La justeza del horrimaginario extiende su dominio más allá de los límites de lo fáctico y meramente visualizable. Lo que definitivamente se elevará a factótum estético de la película ha venido a ser la música, el excelente trabajo musical y sonoro, la partitura sonora de Eduardo Gamboa, al grado de que, por momentos llegaría a pensarse que la película ha sido concebida, diseñada, estructurada y escriturada en función de su banda sonora, concertando fragmentos de una etérea cantata para soprano a lo Henze postserial como fondo de los devaneos macabros de la niña, con coros masculinos medievales manipulados electrónicamente en las acometidas sobrenaturales de Hugo, más deliberadamente abominables azotes de percusiones al desnudo para los adultos a la deriva de esa desazón solitaria que tanto atesoraba Taboada y un piano desvencijadamente feroz para subrayar momentos de asedio en apariencia muertos, o para concluir la cinta con soberano terror minimal, tan moderno y renovador por antigüito.

La justeza del horrimaginario valora cabalmente la función y la buena dosificación del suspenso.

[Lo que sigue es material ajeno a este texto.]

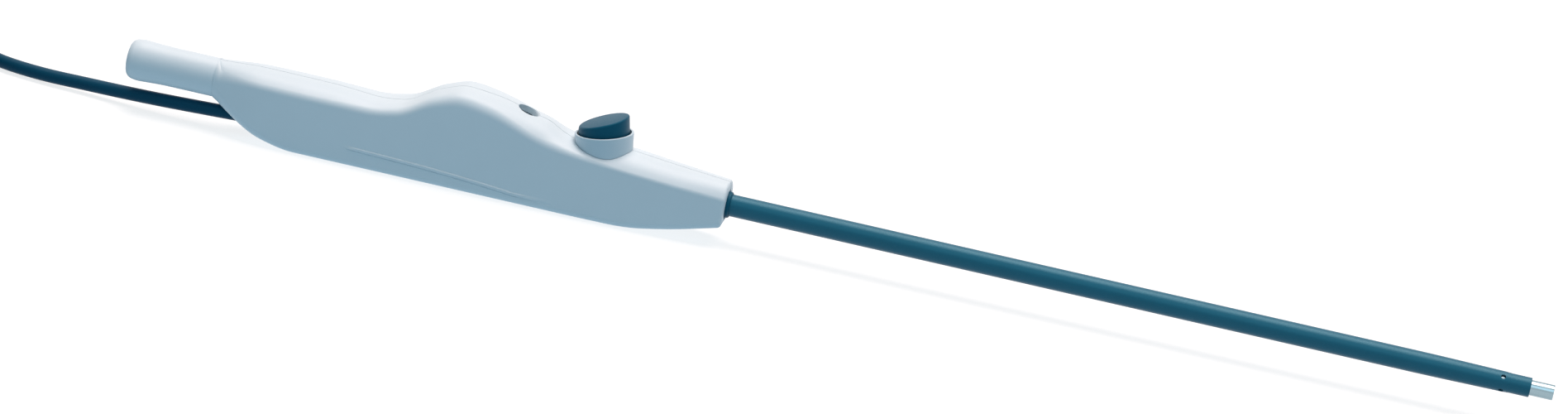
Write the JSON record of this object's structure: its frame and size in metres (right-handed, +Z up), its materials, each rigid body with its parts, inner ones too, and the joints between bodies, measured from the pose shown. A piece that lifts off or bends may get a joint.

Ese suspenso indispensable, más que la preparación o la consumación de sustos, dentro del cine sobrenatural y de horror. A dife-rencia de aquel segundo ejercicio de terror metafísico de hace sólo cuatro décadas que Taboada, a causa de sus torpezas para disponer con habilidad y manejar con soltura el suspenso (sólo dominado por él al año siguiente, en su excelente hoy casi desconocido filme Vagabundo en la lluvia, 1969), malograba en gran medida la eficacia emocional de su particular semifallido Libro de piedra, el realizador Estrada no recurre a ninguna salamandra para poner en jaque sobre la cúpula de una iglesia a la solterona institutriz también aberradamente henryjamesiana Marga López, sino que se funda en la genuina angustia traumática de nuestra buenaonda madre huérfana de hija accidentada ante el riesgo de la pequeñuela expuesta en la torre de una iglesia en ruinas y su peligroso rescate infralpinista. O bien, un suspenso creado a través de las tensiones ilusorias (entradas a campo, miradas a off) antes mencionadas. Un suspenso apenas diluido por largos parlamentos fotografiados o chafa y chatamente explícitos (aunque los hay, como el desdeñoso dictum irónico-inaugural de la fámula ignorante: “No creo que su problema sea por falta de con quién jugar”). Un suspenso a corte directo y apuestas a elipsis bien jugadas. Un suspenso que jamás amplifica el esquematismo de los rasgos psicológicos (sino más bien lo esconde) y que nunca disminuye la fuerza de sugestión de los acontecimientos (diríamos parafraseando conceptos y juicios de La búsqueda del cine mexicano), contribuyendo a realzar el estado de hechizo que termina con la absorción del ser de la niña.